Yes, after @esalmela's comments I'm also leaning towards switching to numbering the family IDS just 1,2,3,... and then putting the pop-label in the last column. @AyGhal you said that PLINK overwrites it, but we're not using PLINK to write new PLINK files right? We're just using it for MDS and stuff. I'll try and see what happens if we do it that way.

nevrome commented 3 years ago

One more comment/reminder regarding the updating procedure, if we decide to change all packages in the published_data repo: trident update fully automates the process of updating a Poseidon package, including updating checksums, incrementing the package version and creating/updating the package changelog file. After changing all .fam files with a script, a single, well thought through call to trident update in the published_data directory should be enough to formally update all packages at once.

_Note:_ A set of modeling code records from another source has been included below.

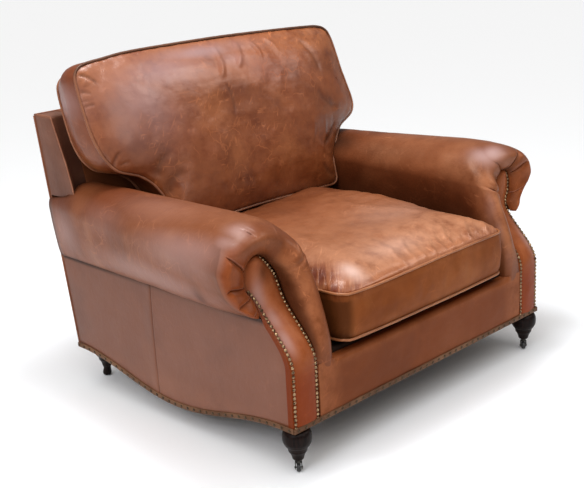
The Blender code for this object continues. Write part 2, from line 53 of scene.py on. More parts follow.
backdrop.inputs["Strength"].default_value = 0.28


def softbox(name, place, aim, size, watts, colour):
    """An oblong lamp at a place, turned towards the spot it lights."""
    data = bpy.data.lights.new(name, "AREA")
    data.shape = "RECTANGLE"
    data.size, data.size_y = size
    data.energy = watts
    data.color = colour
    lamp = bpy.data.objects.new(name, data)
    lamp.location = place
    lamp.rotation_euler = (Vector(aim) - Vector(place)).to_track_quat("-Z", "Y").to_euler()
    bpy.context.collection.objects.link(lamp)


softbox("overhead", (-0.1, 0.0, 2.4), (0.0, -0.1, 0.3), (0.7, 0.6), 28.0, (0.9, 0.94, 1.0))
softbox("side", (-3.5, -0.9, 2.1), (-0.2, 0.0, 0.5), (1.6, 1.4), 30.0, (0.86, 0.9, 1.0))
softbox("window", (0.1, -2.6, 1.75), (-0.3, 0.2, 0.8), (1.0, 1.2), 13.0, (0.96, 0.92, 0.9))
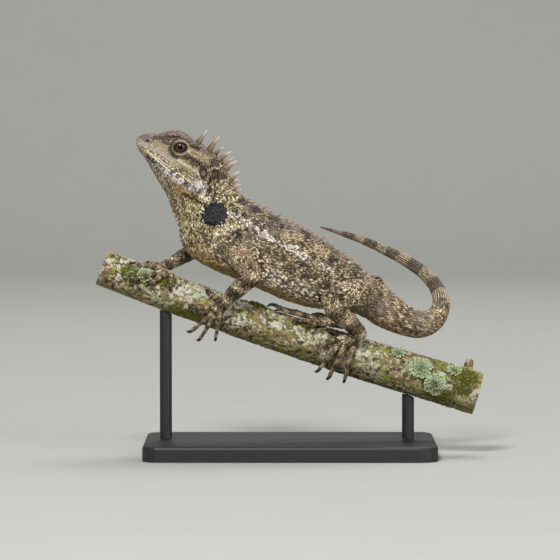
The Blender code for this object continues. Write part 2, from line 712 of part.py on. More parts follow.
def make_limb(limb, cutters, collection):
    """The three nodes of a limb, each with rounded joints cut across where it meets the next."""
    path = smooth_path(LIMBS[limb], LIMB_PER_SPAN)
    kind, side = limb.split("_")
    knots = (0, *JOINTS[limb], len(LIMBS[limb]) - 1)
    cuts = [None]
    for knot in JOINTS[limb]:
        before, place, after = (Vector(LIMBS[limb][knot + k][0]) for k in (-1, 0, 1))
        way = (place - before).normalized() + (after - place).normalized()
        cuts.append((place, way.normalized()))
    cuts.append(None)
    for i, part in enumerate(SEGMENTS[kind]):
        name = f"{part}_{side}"
        rows = path[knots[i] * LIMB_PER_SPAN : knots[i + 1] * LIMB_PER_SPAN + 1]
        node = new_object(name, loft(round_rings(rows, LIMB_SIDES), name), collection)
        pieces = []
        if i > 0:
            pieces.append(ball(name + "_root", rows[0][0], (rows[0][1],) * 3, collection))
        if i < 2:
            pieces.append(ball(name + "_end", rows[-1][0], (rows[-1][1],) * 3, collection))
        else:
            pieces.append(ball(name + "_palm", rows[-1][0], PALM_RADII[limb], collection))
            for number in range(len(DIGITS[limb])):
                line = digit_path(limb, number)
                line = [(rows[-1][0].lerp(line[0][0], 0.3), DIGIT_RADIUS * 1.15), *line]
                pieces.append(tube(f"{name}_digit_{number}", line, collection))
        combine(node, pieces, "UNION")
        cut = [copy_of(cutter, f"{name}_{cutter.name}", collection) for cutter in cutters]
        cut += blades_for(cuts[i], cuts[i + 1], collection)
        combine(node, cut, "DIFFERENCE")


def make_tail_length(name, first, last, collection, grow=0.0):
    """A length of the tail between two rows of its path, each end drawn back by half the gap."""
    path = smooth_path(TAIL, TAIL_PER_SPAN)
    last = len(path) - 1 if last is None else last
    rings = round_rings(path, TAIL_SIDES, grow)[first : last + 1]
    shorten = GAP / 2 - grow
    ahead = (path[first + 1][0] - path[first][0]).normalized()
    if first > 0:
        rings[0] = [p + ahead * shorten for p in rings[0]]
    if last < len(path) - 1:
        back = (path[last][0] - path[last - 1][0]).normalized()
        rings[-1] = [p - back * shorten for p in rings[-1]]
    return new_object(name, loft(rings, name), collection)


def make_trunk_and_tail(collection):
    """The head, neck and torso parted from one form, then the tail in four lengths."""
    whole = make_body("whole", collection)

    def across(row):
        top, bottom = BODY[row][:2]
        top, bottom = Vector((top[0], 0, top[1])), Vector((bottom[0], 0, bottom[1]))
        up = (top - bottom).normalized()
        return (top + bottom) / 2, Vector((up.z, 0.0, -up.x))

    planes = [across(row) for row in BODY_CUTS]
    names = ["head", "neck", "torso", "tail_root"]
    parts = []
    for i, name in enumerate(names):
        start = planes[i - 1] if i else None
        end = planes[i] if i < len(planes) else None
        part = copy_of(whole, name, collection)
        if end is None:
            tail = make_tail_length("tail_start", 0, TAIL_CUTS[0], collection)
            combine(part, [tail], "UNION")
        parts.append(combine(part, blades_for(start, end, collection), "DIFFERENCE"))
    bpy.data.objects.remove(whole, do_unlink=True)
    spines = crest_spines(collection) + throat_spines(collection)
    for i, part in enumerate(parts):
        mine = []
        for spine_row in spines:
            ends = spine_row[:2]
            if i and min((end - planes[i - 1][0]).dot(planes[i - 1][1]) for end in ends) < CLEAR:
                continue
            if part is not parts[-1]:
                place, way = planes[i]
                if max((end - place).dot(way) for end in ends) > -CLEAR:
                    continue
            mine.append(spine_row)
        spines = [spine_row for spine_row in spines if spine_row not in mine]
        combine(part, [thorn for _, _, thorn in mine], "UNION")
    for _, _, thorn in spines:
        bpy.data.objects.remove(thorn, do_unlink=True)
    finish_head(parts[0], collection)
    for name, first, last in zip(
        ("tail_bend", "tail_middle", "tail_tip"), TAIL_CUTS, (*TAIL_CUTS[1:], None)
    ):
        make_tail_length(name, first, last, collection)


def make_stand(bark_cutter, collection):
    """A flat base with rounded corners and two rods that end at the bark."""
    bm = bmesh.new()
    bmesh.ops.create_cube(bm, size=1.0)
    bmesh.ops.scale(bm, vec=(STAND_LONG, STAND_WIDE, STAND_THICK), verts=bm.verts)
    bmesh.ops.translate(bm, vec=(0.0, 0.0, STAND_THICK / 2), verts=bm.verts)
    upright = [e for e in bm.edges if abs(e.verts[0].co.z - e.verts[1].co.z) > STAND_THICK / 2]
    bmesh.ops.bevel(bm, geom=upright, offset=STAND_CORNER, segments=5, profile=0.5,
                    affect="EDGES", material=-1)
    rim = [e for e in bm.edges if all(v.co.z > STAND_THICK - 0.01 for v in e.verts)]
    bmesh.ops.bevel(bm, geom=rim, offset=STAND_EDGE, segments=2, profile=0.5,
                    affect="EDGES", material=-1)
    new_object("stand_base", mesh_from(bm, "stand_base"), collection, "stand")
    for name, x in ROD_AT.items():
        middle = branch_axis(x)[0]
        low = STAND_THICK + GAP
        length = middle.z - low
        piece = rod(name, Vector((x, 0.0, low + length / 2)), Matrix.Identity(3),
                    (ROD_RADIUS, ROD_RADIUS), length, collection, 20, "stand")
        combine(piece, [copy_of(bark_cutter, name + "_bark", collection)], "DIFFERENCE")


def main():
    clear_scene()
    model = bpy.data.collections.new("brown_pricklenape")
    helpers = bpy.data.collections.new("cutters")
    for group in (model, helpers):
        bpy.context.scene.collection.children.link(group)
    bark_cutter = make_branch("bark_cutter", helpers, GAP, knots=False)
    trunk_cutter = make_body("trunk_cutter", helpers, GAP)
    tail_cutter = make_tail_length("tail_cutter", 0, TAIL_CUTS[0], helpers, GAP)
    combine(trunk_cutter, [tail_cutter], "UNION")
    make_trunk_and_tail(model)
    for side in (-1.0, 1.0):
        make_eye(side, model)
    for limb in LIMBS:
        make_limb(limb, (trunk_cutter, bark_cutter), model)
    make_branch("perch_branch", model)
    make_stand(bark_cutter, model)
    for cutter in list(helpers.objects):
        bpy.data.objects.remove(cutter, do_unlink=True)
    for thing in model.objects:
        thing.data.shade_smooth()
        thing.data.set_sharp_from_angle(angle=math.radians(40.0))


main()
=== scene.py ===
"""Looks of a brown pricklenape lizard that grips a cut length of branch on a small display stand.

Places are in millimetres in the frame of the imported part: X runs from the snout towards the tail, Y away
from the side that is seen, Z up. Meshes are scaled to metres as the last step of their making.
"""

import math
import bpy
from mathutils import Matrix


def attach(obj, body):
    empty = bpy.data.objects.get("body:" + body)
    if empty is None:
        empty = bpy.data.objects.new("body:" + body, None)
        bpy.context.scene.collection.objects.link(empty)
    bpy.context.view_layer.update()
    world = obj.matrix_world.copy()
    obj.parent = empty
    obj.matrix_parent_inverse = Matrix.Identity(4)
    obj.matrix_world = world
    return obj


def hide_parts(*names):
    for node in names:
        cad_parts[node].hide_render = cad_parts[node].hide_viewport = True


bl_info = {
    "name": "Brown Pricklenape Model",
    "version": (1, 0, 0),
    "blender": (4, 5, 0),
    "location": "View3D > Sidebar > Pricklenape",
    "description": "Skin, scales, crest, eyes, claws, perch and studio for a life-size lizard model",
    "category": "Add Mesh",
}

import bmesh
import bpy
import numpy as np
from bpy.props import FloatProperty, FloatVectorProperty, IntProperty, PointerProperty
from mathutils import Matrix, Vector
from mathutils.bvhtree import BVHTree
from mathutils.kdtree import KDTree
from numpy.linalg import norm

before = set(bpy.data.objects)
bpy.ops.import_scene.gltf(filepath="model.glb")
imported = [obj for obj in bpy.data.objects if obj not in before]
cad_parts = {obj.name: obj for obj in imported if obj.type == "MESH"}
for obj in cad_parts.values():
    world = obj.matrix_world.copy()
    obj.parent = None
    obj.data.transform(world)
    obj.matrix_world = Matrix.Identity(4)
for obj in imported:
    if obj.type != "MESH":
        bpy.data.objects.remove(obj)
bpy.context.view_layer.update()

MM = 0.001

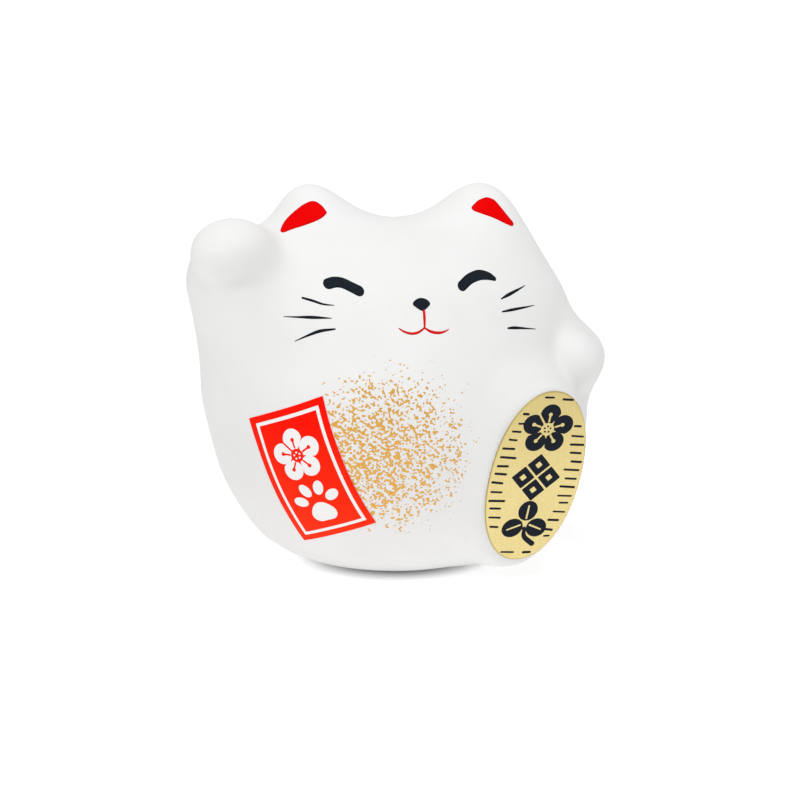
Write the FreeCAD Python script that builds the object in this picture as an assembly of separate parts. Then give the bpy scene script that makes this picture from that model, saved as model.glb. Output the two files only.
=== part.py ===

stschiff commented 3 years ago

I can report that, consistent with @AyGhal's observation of Family IDs being somewhat more respected than the 6th fam column, when computing pairwise distances with --distance-matrix, the resulting files do contain the family ID information, which is very useful to use the group labels in downstream plotting and things. The 6th column doesn't appear.

So this is indeed the opposite behaviour of what Eigensoft does, which is more or less ignore the Family ID and instead look for the last column.

So I think we can't do this perfectly. I think my original solution of putting the population ID in both columns is still the most practical one.

Alternative: We add a flag for PLINK output that controls that behaviour? Chances are, of course, that people will simply overlook it, but still perhaps that'd be somewhat more transparent then?

Something like --plinkPopLabels which can assume three states:

how about that?

I think if we decide this, we don't even have to change the repository. We'd just make a note in the documentation that if people wish to use the data with Eigensoft, they need to forge or genoconvert it with the respective flag.

AyGhal commented 3 years ago

Yes, after @esalmela's comments I'm also leaning towards switching to numbering the family IDS just 1,2,3,... and then putting the pop-label in the last column. @AyGhal you said that PLINK overwrites it, but we're not using PLINK to write new PLINK files right? We're just using it for MDS and stuff. I'll try and see what happens if we do it that way.

We do change it to transposed format to let's say run READ. Or if you do any filtering (for autosomes, inds or SNPs) even if your output format is in PLINK binary you would loose population ID label.

stschiff commented 3 years ago

Ah OK. Indeed that's a problem

nevrome commented 1 year ago

After rereading this discussion I believe we should indeed add the --plinkPopLabels flag as suggested by you @stschiff. But this requires this option in sequence-formats first, right?

stschiff commented 1 year ago

Yes, it's a bit more involved change upstream, indeed. I had not followed this up further since then. Maybe I should

nevrome commented 1 year ago

I just saw that convertf also has an explicit cli argument for that behaviour: https://reich.hms.harvard.edu/software/InputFileFormats

image

outputgroup: This parameter specifies what the 6th column of information about each individual should be in the output. If outputgroup is set to NO (the default), the 6th column will be set to 1 for each Control and 2 for each Case, as specified in the input indiv file. [Individuals specified with some other label, such as a population group label, will be assumed to be controls and the 6th column will be set to 1.] If outputgroup is set to YES, the 6th column will be set to the exact label specified in the input indiv file. [This functionality preserves population group labels.]

stschiff commented 1 year ago

Ah interesting! Yes, I should get on that, really

AyGhal commented 1 year ago

Yes, I always use that parameter. I though at some point we talked about it.